Catarina Teles Neto, Sónia Almeida, Marta Valentim, Ana Gameiro, Margarida Cabrita
Introdução
A Doença de Graves tem etiologia auto-imune e é responsável por 60-80% dos casos de hipertiroidismo.
O fígado é o principal responsável pelo metabolismo tiroideu e a disfunção hepática associada ao hipertiroidismo não está completamente esclarecida. A manifestação hepática mais comum da doença tiroideia é uma elevação modesta das transaminases sendo a icterícia colestática uma manifestação rara.
Caso clínico
Mulher de 54 anos com história de de Doença de Graves, fibrilhação auricular e acidente vascular cerebral isquémico, trazida ao serviço de urgência por icterícia, diarreia, anorexia e perda ponderal com três semanas de evolução.
À observação normotensa, taquicardica, polipneica com SpO2 95% e apirética; apresentava exoftalmia bilateral, escleróticas e pele ictéricas e bócio palpável; sem ingurgitamento jugular ou refluxo hepato-jugular.
Analiticamente anemia normocítica normocrómica (hemoglobina 9.4g/dL), hiperbilirrubinémia conjugada - bilirrubina total 18,9mg/dL e bilirrubina directa 14.3mg/dL - sem citólise hepática e com padrão colestático (fosfatase alcalina 211U/L e gama-GT 211U/L); INR 2.04 sob varfarina, péptido natriurético B elevado - 821pg/mL e TSH 0.0µUl/mL e FT4 4.81ng/dl.
A doente foi internada por tirotoxicose e icterícia não esclarecida. Iniciou propiltiouracil, propranolol e corticoterapia.
O screening viral e auto-imune hepático foram negativos. A ferritina, o cobre sérico, a ceruloplasmina e a haptoglobina estavam normais.

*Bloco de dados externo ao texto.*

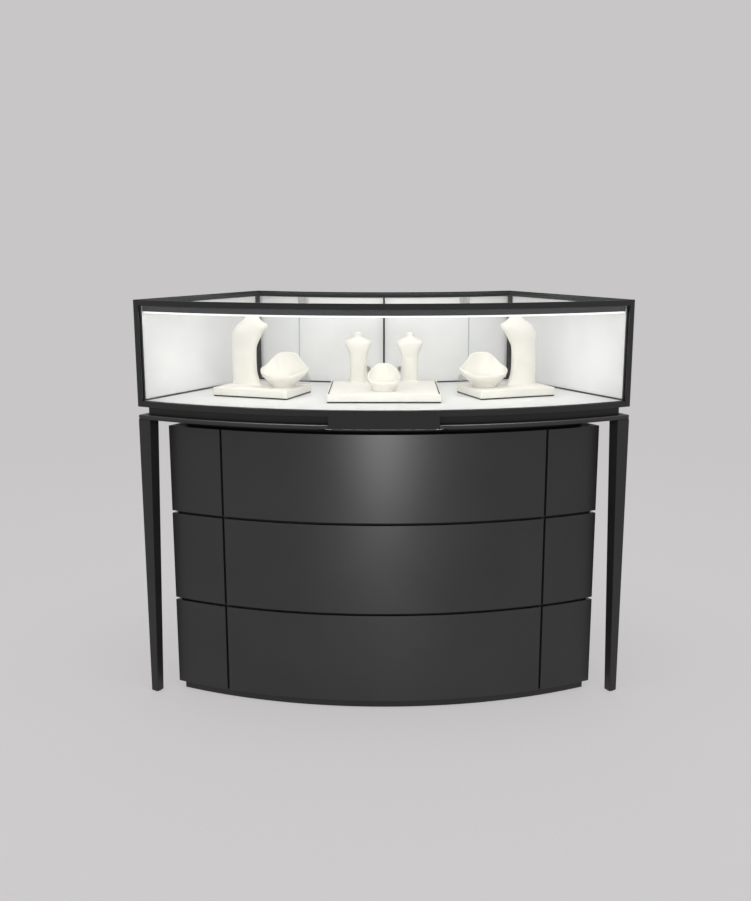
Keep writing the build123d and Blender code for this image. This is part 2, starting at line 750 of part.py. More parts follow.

O ecocardiograma não tinha alterações relevantes. A colangiopancreatografia por ressonância magnética mostrou fígado globoso e heterogéneo, sem dilatação das vias biliares; proeminência do calibre das veias supra-hepáticas provavelmente associado a componente de sobrecarga cardíaca. A biópsia hepática mostrou sinais de esteatose.
Com a progressiva normalização da função tiroideia houve melhoria clínica e regressão da hiperbilirrubinémia.
Discussão
A fibrilhação auricular e a insuficiência cardíaca de alto débito são manifestações clínicas conhecidas da tirotoxicose. A icterícia neste caso poderia ter um componente cardíaco, contudo, a hepatopatia congestiva caracteriza-se geralmente por hiperbilirrubinémia não conjugada e moderada, à excepção dos casos de hepatite isquémica para a qual a nossa doente não preenche critérios.
Foram excluídas outras causas de lesão hepática como auto-imunes, infecciosas, neoplásicas ou tóxicas através de parâmetros laboratoriais, imagiológicos e histológicos. Tendo em conta a franca melhoria clínica e analítica aquando da normalização da função tiroideia é possível assumir que estamos perante um caso raro de icterícia colestática severa de causa tiroideia.
A icterícia causada por hipertiroidismo per se é muito rara e o excesso de tiroxina parece ser responsável por lesão directa aos hepatócitos. Perante um doente com uma icterícia de causa desconhecida há que excluir tirotoxicose como causa primária.